• INPUT MATERIAL:
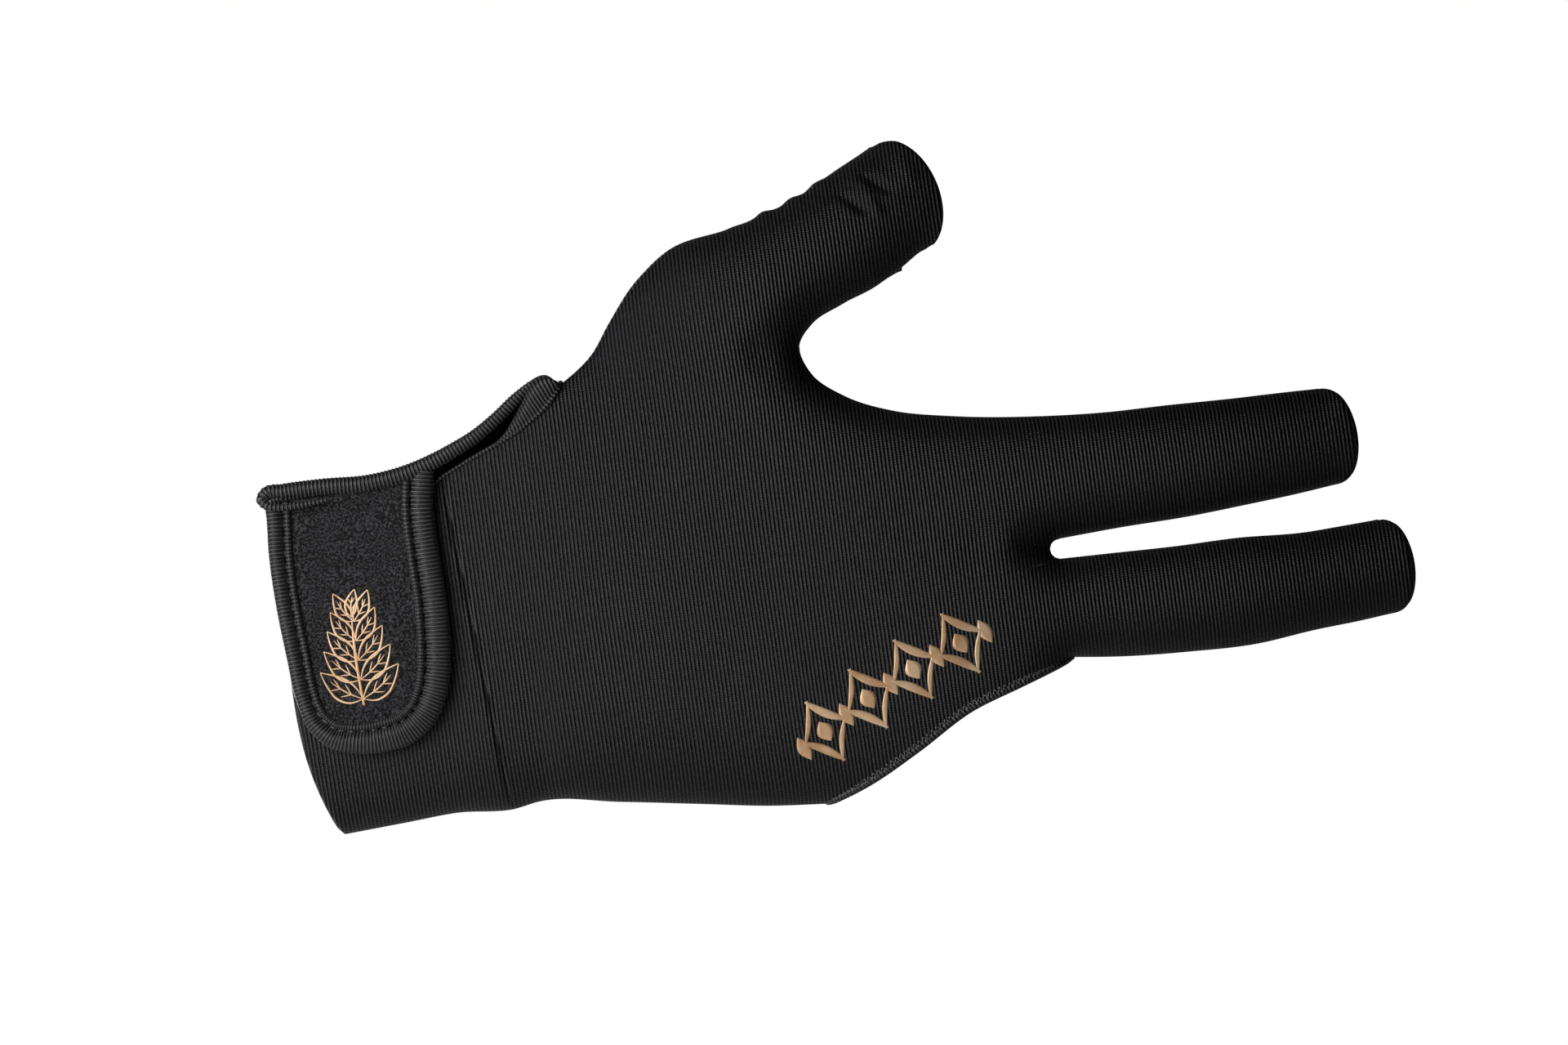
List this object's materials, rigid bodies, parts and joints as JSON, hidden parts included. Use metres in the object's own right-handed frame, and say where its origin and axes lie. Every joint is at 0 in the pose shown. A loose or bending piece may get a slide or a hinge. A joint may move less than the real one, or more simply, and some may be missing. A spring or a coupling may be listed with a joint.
{
  "type": "billiard glove",
  "caption": "Stretch-knit cue glove covering thumb, index and middle finger, with open fingertips, a wrist slit and a hook-and-loop closing tab.",
  "frame": {"origin": "centre of the wrist mouth, where the hand goes in", "axes": "+X from the wrist to the fingertips, +Z towards the thumb, -Y out of the back of the hand"},
  "size_m": [0.2359, 0.0379, 0.1425],
  "materials": {
    "hand_knit": "satin stretch knit with fine ribs",
    "cuff_knit": "satin stretch knit, firm",
    "tab_suede": "matt napped suede cloth",
    "ribbed_tape": "folded elastic tape, ribbed across its length"
  },
  "bodies": {
    "root": {"back_panel": "hand_knit", "palm_panel": "hand_knit", "wrist_band": "cuff_knit", "closure_tab": "tab_suede", "tab_binding": "ribbed_tape", "slit_binding": "ribbed_tape", "finger_opening_hem": "ribbed_tape"}
  },
  "joints": []
}
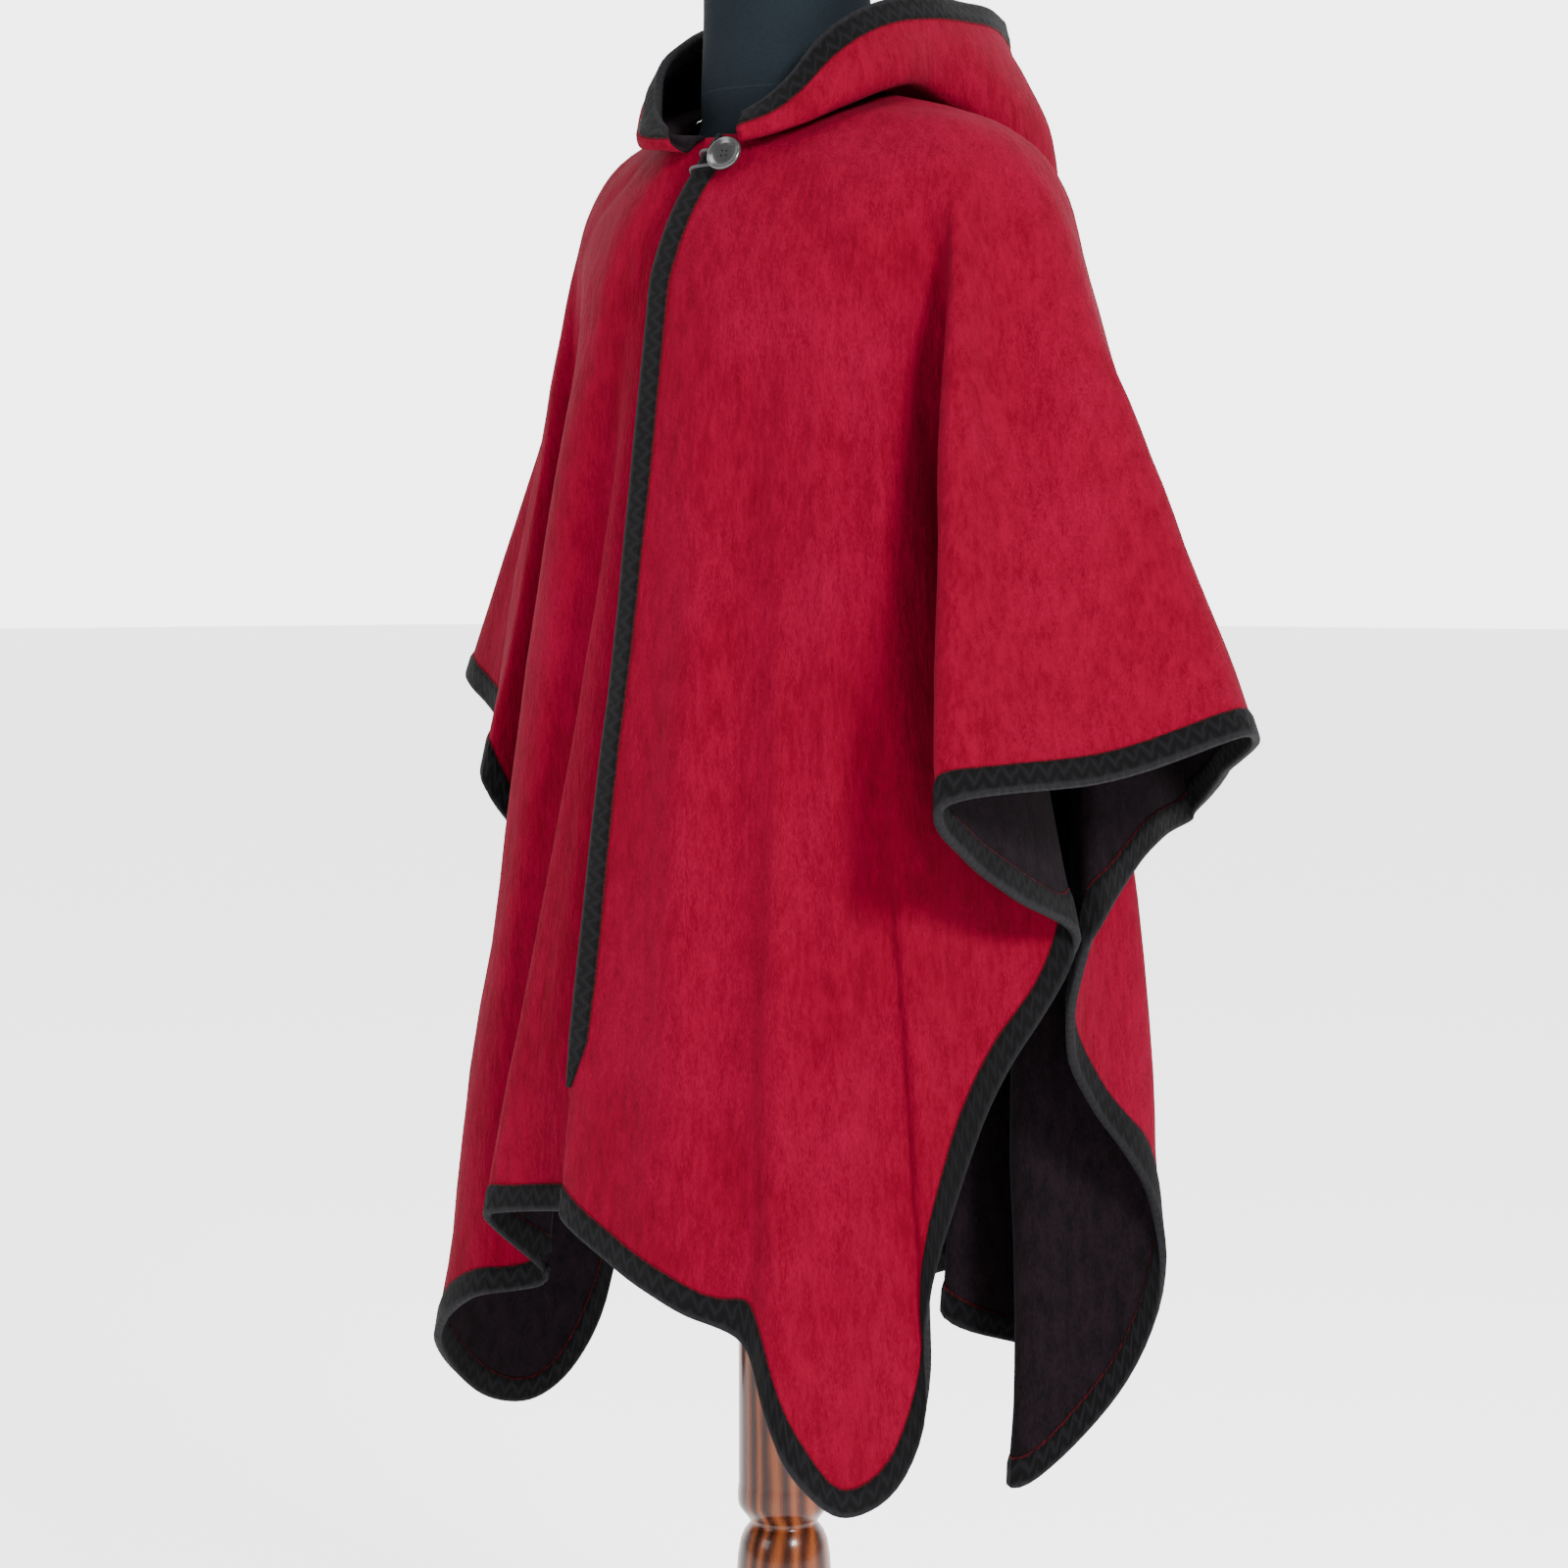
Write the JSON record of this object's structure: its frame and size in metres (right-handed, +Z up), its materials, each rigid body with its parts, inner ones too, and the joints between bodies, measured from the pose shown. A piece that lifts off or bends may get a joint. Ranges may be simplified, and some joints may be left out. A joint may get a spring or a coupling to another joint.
{
  "type": "hooded poncho on a limbless dress form and stand",
  "caption": "Wide hooded poncho with braided edges, side slits and one throat button, draped over a limbless dress form on a turned stand.",
  "frame": {"origin": "centre of the flat underside of the stand's round foot", "axes": "+Z up, -Y towards the front of the garment, +X towards the wearer's left"},
  "size_m": [0.8489, 0.5171, 1.59],
  "materials": {
    "wool": "brushed pile, matt",
    "braid": "woven braid, matt",
    "horn": "polished horn",
    "cover": "fine jersey, matt",
    "wood": "polished varnish"
  },
  "bodies": {
    "root": {"poncho_cloth": "wool", "hood_cloth": "wool", "braid_outer": "braid", "braid_slit_left": "braid", "braid_slit_right": "braid", "braid_hood": "braid", "button": "horn", "button_loop": "braid", "form_torso": "cover", "stand_pole": "wood", "stand_foot": "wood"}
  },
  "joints": []
}
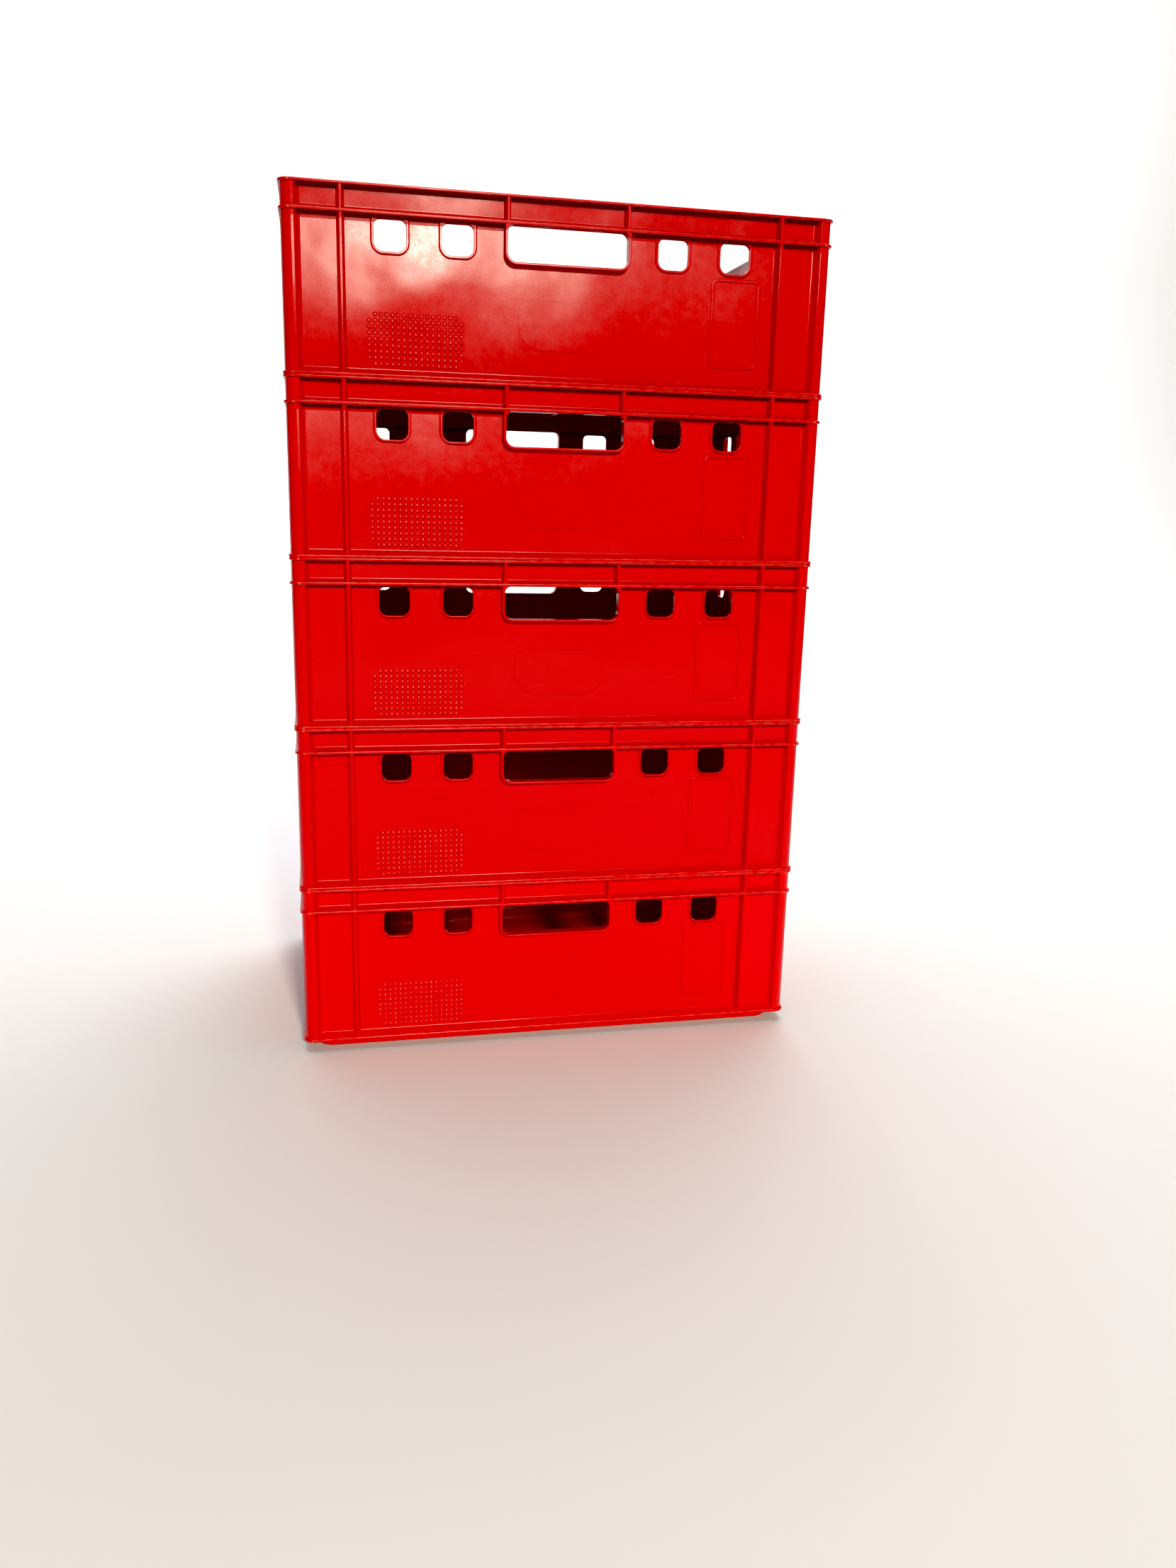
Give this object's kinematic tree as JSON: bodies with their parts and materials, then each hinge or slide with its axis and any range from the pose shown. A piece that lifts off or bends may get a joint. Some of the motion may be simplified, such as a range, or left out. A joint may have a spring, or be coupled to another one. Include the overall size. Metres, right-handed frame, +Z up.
{
  "type": "stacking crate",
  "caption": "Stack of moulded plastic transport crates with grip openings and vents, each nested by its foot in the rim below and free to lift off.",
  "frame": {"origin": "on the ground, at the middle of the stack's footprint", "axes": "+X along the long sides, +Y along the short sides, +Z up the stack"},
  "size_m": [0.6, 0.4, 0.952],
  "materials": {
    "crate_plastic": "satin injection-moulded polyethylene, one red throughout"
  },
  "bodies": {
    "crate_1": {"crate_1": "crate_plastic"},
    "crate_2": {"crate_2": "crate_plastic"},
    "crate_3": {"crate_3": "crate_plastic"},
    "crate_4": {"crate_4": "crate_plastic"},
    "crate_5": {"crate_5": "crate_plastic"}
  },
  "joints": [
    {"name": "lift_2", "type": "slide", "parent": "crate_1", "child": "crate_2", "axis": [0, 0, 1], "range_m": [0, 0.25]},
    {"name": "lift_3", "type": "slide", "parent": "crate_2", "child": "crate_3", "axis": [0, 0, 1], "range_m": [0, 0.25]},
    {"name": "lift_4", "type": "slide", "parent": "crate_3", "child": "crate_4", "axis": [0, 0, 1], "range_m": [0, 0.25]},
    {"name": "lift_5", "type": "slide", "parent": "crate_4", "child": "crate_5", "axis": [0, 0, 1], "range_m": [0, 0.25]}
  ]
}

• DIRECTION: Check each line of the records above for the string "hinge", and report every line that has it.

• WRITTEN ANSWER:
List this object's materials, rigid bodies, parts and joints as JSON, hidden parts included. Use metres in the object's own right-handed frame, and say where its origin and axes lie. Every joint is at 0 in the pose shown. A loose or bending piece may get a slide or a hinge. A joint may move less than the real one, or more simply, and some may be missing. A spring or a coupling may be listed with a joint.
Give this object's kinematic tree as JSON: bodies with their parts and materials, then each hinge or slide with its axis and any range from the pose shown. A piece that lifts off or bends may get a joint. Some of the motion may be simplified, such as a range, or left out. A joint may have a spring, or be coupled to another one. Include the overall size. Metres, right-handed frame, +Z up.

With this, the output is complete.